Neither the book nor the websites I consulted made any mention of the carved figures along the roof.  They have bare heads with shoulder length curly hair, wear tunics that are long at the back and short at the front and what look like leggings, textured to resemble either feathers or chain mail.  The light wasn't very good by then and I couldn't honestly see.  They seemed to have bare feet.  Maybe they are angels.  Perhaps they originally had wings, which have been lost or removed for safety purposes?  There is some fifteenth century stained glass along the north aisle, fragmentary now, and carefully protected from any yobbish stone throwing by panels mounted outside the windows.
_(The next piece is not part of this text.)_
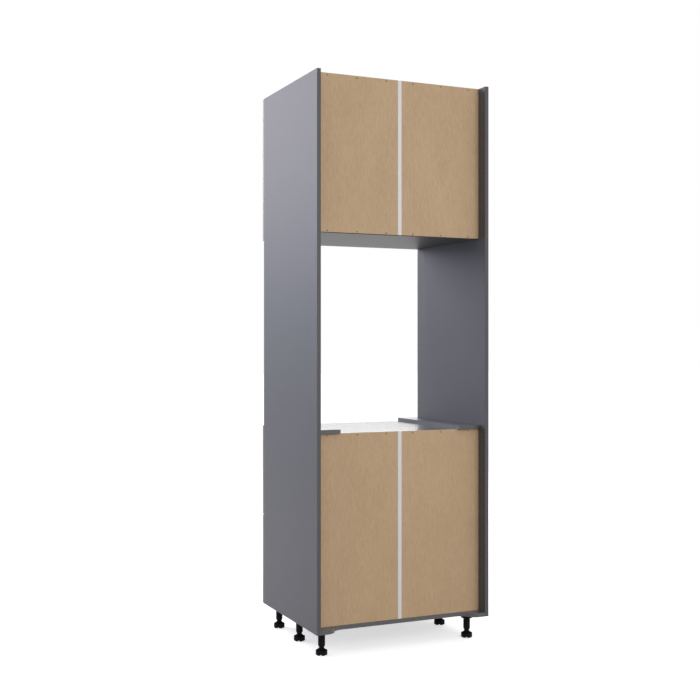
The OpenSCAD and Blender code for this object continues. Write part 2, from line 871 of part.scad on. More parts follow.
// Cross-section of a drawer side: a hollow wall with a round top and a lip for the bottom
module drawer_side_outline() {
    t = drawer_side_t;
    s = drawer_sheet;
    difference() {
        union() {
            square([t, drawer_side_h - t / 2]);
            translate([t / 2, drawer_side_h - t / 2]) circle(d = t);
        }
        translate([s, s]) square([t - 2 * s, drawer_side_h - t / 2 - s]);
        translate([t / 2, drawer_side_h - t / 2]) circle(d = t - 2 * s);
    }
    translate([-drawer_lip, 0]) square([drawer_lip + s, drawer_lip_t]);
}

// A drawer side with the brackets that hold the front and the back
module drawer_side(side, level) {
    bracket_low = drawer_lip_t + board_t + bracket_inset;
    bracket_high = drawer_side_h - bracket_inset;
    color(steel_grey)
        on_side(side)
            translate([drawer_inner_x, 0, drawer_box_z(level)]) {
                translate([0, drawer_rear_y, 0])
                    rotate([90, 0, 0])
                        linear_extrude(drawer_len) drawer_side_outline();
                box([-bracket_w, front_back_y, bracket_low], [drawer_sheet, front_back_y + bracket_t, bracket_high]);
                box([-bracket_w, drawer_rear_y, bracket_low],
                    [drawer_side_t / 2, drawer_rear_y + bracket_t, drawer_back_h]);
            }
}

module drawer_bottom(level) {
    x = drawer_inner_x - drawer_board_fit;
    z = drawer_box_z(level) + drawer_lip_t;
    color(laminate)
        box([-x, front_back_y, z], [x, drawer_rear_y, z + board_t]);
}

module drawer_back(level) {
    x = drawer_inner_x - drawer_board_fit;
    z = drawer_box_z(level) + drawer_lip_t + board_t;
    color(laminate)
        box([-x, drawer_rear_y - board_t, z], [x, drawer_rear_y, z + drawer_back_h]);
}

// Runner cross-sections: u runs from the cabinet side towards the drawer
runner_half_h = runner_h / 2;
middle_half_h = runner_half_h - runner_sheet - runner_fit;
inner_half_h = middle_half_h - runner_sheet - runner_fit;
runner_z_in_box = 30;
outer_flange_u = 10;
middle_web_u = 2.5;
middle_flange_u = outer_flange_u - runner_sheet - runner_fit;
inner_flange_u = 5;
// The middle and drawer members start further in and are shorter than the cabinet member
middle_setback = 6;
middle_shorter = 40;
inner_shorter = 20;
bumper_len = 8;
bumper_half_h = 12;
bumper_gap = 1;

// A C-shaped section whose web stands at u = from and whose flanges reach to u = to
module channel(from, to, half_h) {
    s = runner_sheet;
    low = min(from, to);
    high = max(from, to);
    web = from < to ? from : from - s;
    translate([web, -half_h]) square([s, 2 * half_h]);
    translate([low, -half_h]) square([high - low, s]);
    translate([low, half_h - s]) square([high - low, s]);
}

// The lips that keep the middle member from leaving the cabinet member sideways
module channel_lips(to, half_h) {
    lip = runner_sheet + runner_fit;
    translate([to - runner_sheet, -half_h]) square([runner_sheet, runner_sheet + lip]);
    translate([to - runner_sheet, half_h - runner_sheet - lip]) square([runner_sheet, runner_sheet + lip]);
}

module runner_member(level, length, start_y) {
    translate([inner_x, start_y + length, drawer_box_z(level) + runner_z_in_box])
        rotate([90, 0, 0])
            linear_extrude(length)
                mirror([1, 0, 0]) children();
}

module cabinet_runners(level) {
    start_y = carcass_y + runner_setback;
    bumper_y = carcass_y + middle_setback + runner_len - middle_shorter + bumper_gap;
    color(zinc)
        both_sides() {
            runner_member(level, runner_len, start_y) {
                channel(0, outer_flange_u, runner_half_h);
                channel_lips(outer_flange_u, runner_half_h);
            }
            runner_member(level, bumper_len, bumper_y)
                translate([0, -bumper_half_h]) square([middle_flange_u, 2 * bumper_half_h]);
        }
}

module middle_runners(level) {
    color(zinc)
        both_sides()
            runner_member(level, runner_len - middle_shorter, carcass_y + middle_setback)
                channel(middle_web_u, middle_flange_u, middle_half_h);
}

module drawer_runners(level) {
    color(zinc)
        both_sides()
            runner_member(level, drawer_len - inner_shorter, carcass_y + runner_setback)
                channel(runner_w, inner_flange_u, inner_half_h);
}

// ---------- Parts ----------

side_panel(LEFT);  // side_panel_left
side_panel(RIGHT);  // side_panel_right
top_panel();
bottom_panel();
oven_shelf();
upper_shelf();
adjustable_shelf();
shelf_pins();
back_half(LEFT, back_span_upper);  // back_upper_left
back_half(RIGHT, back_span_upper);  // back_upper_right
back_half(LEFT, back_span_lower);  // back_lower_left
back_half(RIGHT, back_span_lower);  // back_lower_right
back_joiner(back_span_upper);  // back_joiner_upper
back_joiner(back_span_lower);  // back_joiner_lower
oven_rail(LEFT);  // oven_rail_left
oven_rail(RIGHT);  // oven_rail_right
panel_screws();
cam_locks();
cam_bolts();
wood_dowels();
hinge_plates();
hinge_arms();
cabinet_runners(UPPER);  // cabinet_runners_upper
cabinet_runners(LOWER);  // cabinet_runners_lower
leg_socket(LEFT, leg_y[0]);  // leg_socket_front_left
leg_socket(RIGHT, leg_y[0]);  // leg_socket_front_right
leg_socket(LEFT, leg_y[1]);  // leg_socket_middle_left
leg_socket(RIGHT, leg_y[1]);  // leg_socket_middle_right
leg_socket(LEFT, leg_y[2]);  // leg_socket_rear_left
leg_socket(RIGHT, leg_y[2]);  // leg_socket_rear_right
foot(LEFT, leg_y[0]);  // foot_front_left
foot(RIGHT, leg_y[0]);  // foot_front_right
foot(LEFT, leg_y[1]);  // foot_middle_left
foot(RIGHT, leg_y[1]);  // foot_middle_right
foot(LEFT, leg_y[2]);  // foot_rear_left
foot(RIGHT, leg_y[2]);  // foot_rear_right
door(LEFT);  // door_left
hinge_cups(LEFT);  // hinge_cups_left
door_handle(LEFT);  // door_handle_left
door(RIGHT);  // door_right
hinge_cups(RIGHT);  // hinge_cups_right
door_handle(RIGHT);  // door_handle_right
drawer_front(UPPER);  // drawer_front_upper
drawer_side(LEFT, UPPER);  // drawer_side_upper_left
drawer_side(RIGHT, UPPER);  // drawer_side_upper_right
drawer_bottom(UPPER);  // drawer_bottom_upper
drawer_back(UPPER);  // drawer_back_upper
drawer_runners(UPPER);  // drawer_runners_upper
middle_runners(UPPER);  // middle_runners_upper
drawer_handle(UPPER);  // drawer_handle_upper
drawer_front(LOWER);  // drawer_front_lower
drawer_side(LEFT, LOWER);  // drawer_side_lower_left
drawer_side(RIGHT, LOWER);  // drawer_side_lower_right
drawer_bottom(LOWER);  // drawer_bottom_lower
drawer_back(LOWER);  // drawer_back_lower
drawer_runners(LOWER);  // drawer_runners_lower
middle_runners(LOWER);  // middle_runners_lower
drawer_handle(LOWER);  // drawer_handle_lower
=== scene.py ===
import json
import logging
import math
from dataclasses import dataclass, field
from enum import Enum
from typing import Iterable

import bmesh
import bpy
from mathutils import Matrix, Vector


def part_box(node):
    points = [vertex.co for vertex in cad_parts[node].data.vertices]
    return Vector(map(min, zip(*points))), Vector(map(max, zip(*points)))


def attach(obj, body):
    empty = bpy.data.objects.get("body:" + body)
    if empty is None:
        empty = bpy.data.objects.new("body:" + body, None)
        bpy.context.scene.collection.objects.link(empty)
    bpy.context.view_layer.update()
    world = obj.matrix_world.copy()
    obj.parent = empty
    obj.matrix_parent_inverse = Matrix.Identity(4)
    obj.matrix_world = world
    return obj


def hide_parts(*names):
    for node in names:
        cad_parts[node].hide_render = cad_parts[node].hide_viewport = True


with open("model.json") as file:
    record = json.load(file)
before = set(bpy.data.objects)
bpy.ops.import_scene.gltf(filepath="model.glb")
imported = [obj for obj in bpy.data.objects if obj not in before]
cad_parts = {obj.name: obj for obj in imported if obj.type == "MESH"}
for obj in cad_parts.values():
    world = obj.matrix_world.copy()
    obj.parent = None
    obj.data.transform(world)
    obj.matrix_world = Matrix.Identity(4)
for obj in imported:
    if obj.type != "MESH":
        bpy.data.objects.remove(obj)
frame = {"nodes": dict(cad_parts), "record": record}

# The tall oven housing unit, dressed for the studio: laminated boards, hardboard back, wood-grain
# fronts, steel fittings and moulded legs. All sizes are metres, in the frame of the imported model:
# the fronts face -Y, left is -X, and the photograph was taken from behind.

LOG = logging.getLogger("oven_housing")

Number = float | int
Colour = tuple[float, float, float]
Point = tuple[float, float, float]

MM = 0.001
WHITE: Colour = (1.0, 1.0, 1.0)
SIDES = ("left", "right")
LEVELS = ("upper", "lower")
MERGE = 0.001 * MM              # vertices that lie nearer are one
FLAT = math.radians(0.2)        # faces that meet at a smaller angle are one
SHARP = math.radians(35)        # edges that turn by more are arrises


def srgb(red: int, green: int, blue: int) -> Colour:
    """Turns a colour on the 0 to 255 display scale into the linear values that shaders use.

    Args:
        red: Red on the display scale.
        green: Green on the display scale.
        blue: Blue on the display scale.

    Returns:
        The linear colour.
    """
    def linear(value: int) -> float:
        """One channel, by the curve of the sRGB standard."""
        share = value / 255
        return share / 12.92 if share <= 0.04045 else ((share + 0.055) / 1.055) ** 2.4
    return (linear(red), linear(green), linear(blue))


def toned(colour: Colour, share: float) -> Colour:
    """A colour made lighter or darker by a share, and kept within what a surface can have."""
    return tuple(min(1.0, channel * share) for channel in colour)


# ---------- Node graphs ----------


class Sock:
    """An output socket that takes part in Python expressions: each operator adds a Math node."""

    def __init__(self, graph: "Graph", socket: bpy.types.NodeSocket) -> None:
        """Wraps a socket of a graph."""
        self.graph = graph
        self.socket = socket

    def _maths(self, operation: str, *others: "Sock | Number") -> "Sock":
        """Adds one Math node.

        Args:
            operation: The Math node's operation.
            others: The operands after this one.

        Returns:
            The node's value.
        """
        inputs = dict(enumerate((self, *others)))
        return self.graph.node("ShaderNodeMath", {"operation": operation}, inputs)

    def __add__(self, other: "Sock | Number") -> "Sock":
        """self + other."""
        return self._maths("ADD", other)

    __radd__ = __add__

    def __sub__(self, other: "Sock | Number") -> "Sock":
        """self - other."""
        return self._maths("SUBTRACT", other)

    def __mul__(self, other: "Sock | Number") -> "Sock":
        """self * other."""
        return self._maths("MULTIPLY", other)

    __rmul__ = __mul__

    def __neg__(self) -> "Sock":
        """-self."""
        return self._maths("MULTIPLY", -1.0)

    def sine(self) -> "Sock":
        """The sine of the value."""
        return self._maths("SINE")

    def near(self, target: Number, reach: Number) -> "Sock":
        """1 where the value is within reach of a target, and 0 elsewhere."""
        return self._maths("COMPARE", target, reach)

    def swing(self, size: Number) -> "Sock":
        """A value from 0 to 1 as a swing about 0, of a size from end to end."""
        return (self - 0.5) * size

    def clamped(self) -> "Sock":
        """The value kept between 0 and 1."""
        return self.graph.node("ShaderNodeClamp", {}, {
            "Value": self, "Min": 0.0, "Max": 1.0})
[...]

There are some splendid monuments.  Margaret, wife of Haynes Barlie by whom he had issue fower sonnes and nyne daughters, six of them dyed in theire infancy the last was still borne, herself died five days after the birth and after nearly sisteen years of marriage, in 1653.  Fourteen pregnancies in sixteen years, it's scarcely surprising.  Her monument shows a round faced woman with ringlets each side of her head, below which she kneels opposite her husband, their six surviving children kneeling behind them, and behind them seven skulls, five smaller ones with the women and two larger behind the men.  All the kneeling figures have one hand clasped to their breast, except for the surviving son who is holding what looks like a large bap.  Next to Margaret's monument is one to Mary, second wife of Haynes Barley Esq. by whom he had a very plentiful fortune but no issue.  She too has a round face and ringlets, and died in 1658.  Haynes Barlee himself seems to have survived until 1696 when he died at the age of 90, having taken a third wife Mary, who produced four more sons, according to a monument erected in 1747.

There is supposed to be the remains of a pre Conquest motte and bailey castle (one of only four in England) by the church, but I must admit I didn't see it.  I did like the garden tap and three galvanised watering cans on a little stand by the entrance to the churchyard, for people to tend the flowers on the graves.